Nesses longos meses em que vivemos em lugarejos separados apenas por uma dezena e meia de kms, foste a voz do outro lado do telefone fixo quando havia detidos ou quando nos queríamos rir de coisas perfeitamente disparatadas ou até queixar do calor infernal que fazia, lá no meio do monte, ou dos camiões carregados de troncos de madeira que entupiam a estrada de uma faixa só.

Foste aquela curva manhosa à saída do IC8 para entrar na vila, numa estrada lúgubre que parecia abandonada, sem passeios, de fábricas cinzentas fechadas, que dava acesso à tua casa de função.

Ah, e também foste aquela casa de função de verdes vitrais antigos no hall de entrada, a condizer com os móveis dos anos 60 ou 70, já nem sei bem, e os poeirentos e puídos sofás de veludo - verde, pois então! tudo a condizer! - da tua sala que, quando nos sentávamos, deixava no ar o aroma a bafio, garantia da vetusta idade do mobiliário.

E, claro, como podias deixar de ser os jantares semanais no Manjar do Marquês, onde, entre o arroz de feijão e um panado ou uma patanisca, pousávamos os processos das dúvidas...?

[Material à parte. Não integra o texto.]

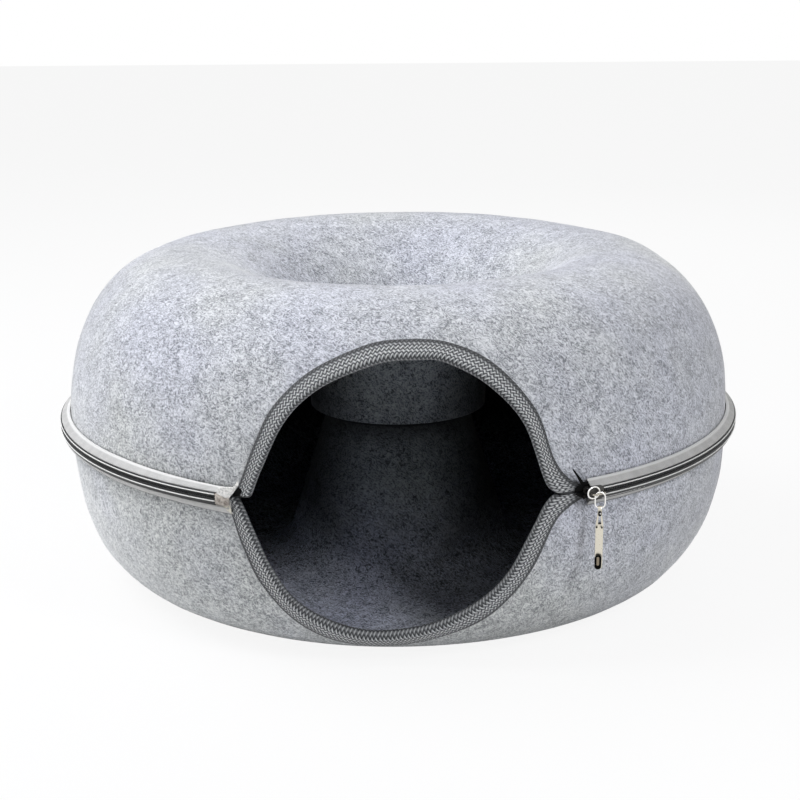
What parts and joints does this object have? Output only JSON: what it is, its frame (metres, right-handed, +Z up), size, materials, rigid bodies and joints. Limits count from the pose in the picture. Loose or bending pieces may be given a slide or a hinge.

E tu, uma mulher feita, já na altura, com as tuas frases de pragmatismo lapidar, davas-me sugestões, a mim e à João, miúdas, sem experiência de vida absolutamente nenhuma, enquanto, ao mesmo tempo que punhas também as tuas dúvidas, arengavas acerca dos 'basaltos', nome que deste aos nativos da tua comarca - sim, porque, dizias tu, se bem me lembro, 'isto não é coisa de se dar um pontapé numa pedra e eles saírem de lá debaixo; eles são é as próprias pedras!'.

Mas também eras a mulher que te preocupavas com os 'basaltos' o suficiente para me ligar a pedir que os deixasse subir o monte e ir ao meu atendimento ao público, porque isso era coisa que não existia na tua comarca. E eu deixava...

E eras a gargalhada que se ria quando eu entrava no teu gabinete ensolarado, sempre de janela escancarada e te dizia que, antes de seres movimentada, ainda ias matar as plantas, tão bonitas, que lá te tinham posto, com o teu fumo. Na verdade, na verdade, e como dizias, eu tinha era raiva de os meus funcionários não porem plantas no meu gabinete...ah, pois era!

Eras a espiral de fumo que recordo a sair-te do cotovelo da manga da camisola de gola alta preta, que tantas vezes te vi pousar na mesa ou no braço do sofá, com um cinzeiro por perto, a exalar piadas absolutamente desesperantes, de tão certeiras que eram, e que desarmavam qualquer resposta que não fosse o arrancar-nos, a mim e a todos, um sorrisos de braços baixados.

Eras tudo isto. E tenho a certeza que muito mais foste.
Antes e depois. Destes meses.

Não falávamos há bastante tempo.
Sabíamos sempre uma da outra pelos amigos comuns e muito próximos que temos.

Escrevo-te porque era isto que queria dizer-te.
E a verdade é que nunca dizemos estas coisas até ser demasiado tarde.
Nem tu deixarias que eu tas dissesse.

Aliás, se bem te conheço, sei que, onde quer que estejas, hás-de estar a rir-te, de cigarro e copo na mão, a abanar a cabeça e a dizer 'deixa-te lá mas é de coisas, rapariga...!'.

Deixo.
Não fumo um cigarro, tu sabes bem, mas bebo um copo.

E, da minha varanda estrelada, penso que o meu avô, simples pescador com poucos estudos, que partiu com a tua idade, era um sábio: duvido que soubesse quem o Thomas Campbell era mas sempre me ensinou que 'aqueles que partem nunca o fazem verdadeiramente enquanto viver alguém em cujo coração estão guardados'.